I just want to, again, touch on one very important point which I want to raise here today and that is the question of the transportation system in our country. Not very long from now we will be having two roll-on roll-off ferries plying between Good Hope and Parika. I have heard many people saying many things, but as far as I am concerned I think that is a great asset for us, in Guyana. It is a great asset for the people in Essequibo.
For many a years, and you know since in the 60s, Mr. Speaker, MV Malali, MV Torani and Makoura were boats which were bought by the previous PPP Government and it is only now, by a gift from the Chinese Government, that there has been two new ferries. I want to say it has to do with a lot of touches, and the minds and hearts of the people who are living in Essequibo and who went through a lot of trial for a long period of time. I say this because sometime there is twenty - because of the increase of production, and productivity, in that Region - full loads, canter loads, or truck loads, of perishable produce waiting for sometimes two or three days to reach to Parika or to reach to North America, because sometime those produce go out of Guyana, and therefore that would have advanced very importantly…, and the livelihood. It would have an impact on the Region in terms of more exportation and also to give more finance in the pockets of the ordinary poor people.

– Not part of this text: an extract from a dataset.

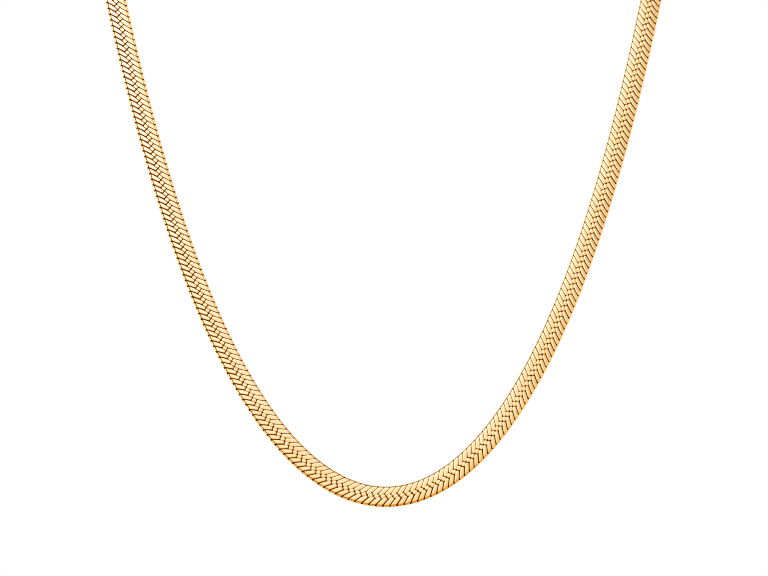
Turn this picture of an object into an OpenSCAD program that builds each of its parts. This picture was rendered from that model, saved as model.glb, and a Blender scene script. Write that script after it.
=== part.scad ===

This also would give a lot of people the opportunity to expand and extend their crops. We have had some great difficulties not only in the Pomeroon area but we have had some difficulties in other areas. We went as much as possible to ensure that we were on the spot, whether it would have been be in the day, whether it would been in the night. We have always been there, because we have the people at our heart. We went up to two days in the Leguan/Wakenaam area where there were some minor breaches. I can assure this House that we went there within twelve hours and within twenty four hours both breaches were sealed. That is the kind of Government of the PPP/C. We are very proactive; we have been moving all over this country.
Permit me…, because of the first time here, sometimes I need to know more about the procedures, and so on, but I think I have been learning very quickly.
I was saying just now that there is an opportunity which is being given for farmers in different parts of the Region. We went when there were difficulties in the Mahaica, Mahaicony and Abary areas - those were difficult areas - as a team and the teamwork that we went with was to see on the spot what we could have done to help the farmers in those areas. We did it diligently. We think the people were satisfied. The same thing occurred at the East Berbice. When there were difficulties in the East Berbice we went there. We did not go only when there were petty problems in the sugar industry. People go there to have political mileage and all those things. We go there when we could find resolution and solution to simple problems that people face with on a day to day basis.
Mr. Speaker, I can tell you also when we went on the West Coast of Demerara, a Black Bush Polder area, it is not in East Berbice area, and on the West Bank of Demerara, that is at Canals No.1 and No. 2 areas... I will tell you the reason why, Mr. Speaker. Some people were flooded and that is because Guyana is a very low-lying country. Guyana is a country six feet below sea level, and because there are markets for actually every single commodity, when the weather pattern is favourable… It is difficult to predict the weather condition. Mr. Speaker, why I can tell you this is when farmers find the conditions favourable, and once they know there are ready markets there, what they do is to extend their farms. Sometimes they took risk, as risk farming, and sometimes when there is a change of weather pattern they tend to lose. But that does not mean that we do not have a responsibility.
We have been responding very favourable. We have been assisting in whatever way we could have, and we will continue to do that because Guyana needs that tremendously. Guyanese need that tremendously, because of the vase amount of development we are seeing today taking place. We do not want that progress to stop. We will want to ensure that that progress continues because what is at stake is not what those of us in this House…, the majority of us who are now reaching the pensionable age and maybe that is why we are quarrelling for an increase too. But I think what we have to look for are those children who are the future generation of this country, which is a very high percentage, and they depend on much of what we in this House, the great planners of this House, have in mind and in store for them.
Guyana is moving apace in development. I remember many of my companies coming into Guyana, came through Timehri, going all over Guyana, being it in Essequibo, Berbice or going around Demerara, said that there is a serious transformation in this country as compare to many advanced countries. I can tell you, Mr. Speaker, that because of the turnaround of this economy in this country a lot of Guyanese are coming back from the Caribbean, North America, Europe. What we, in this honourable House, can do from this budget that we have got, a very realistic budget, if we put these things in place, is to encourage more of them to get here. We are a very underpopulated nation with a vast eighty-three thousand square miles. I can assure that two-third of our rich fertile land has not been touched as yet and our population is very small. I am sure that if we move together, as a collective body, to ensure that this budget is passed, to ensure that this budget really and truly reaches down to the ordinary people, we can assure you that people will be coming back in droves - a lot of people will be coming back. Many of whom want to come back because they felt that when they went to the United States of America, or Canada, it was a bed a roses, but some of them who left here, probably, at that time, there was something to offer to them, because Guyana had nothing to offer at that time. But today Guyana has so many things to offer and that is why they are coming back; that is why they want to come back; and this budget would even make it much better for more people to come back and to ensure that we would have a population that would be able to move Guyana forward.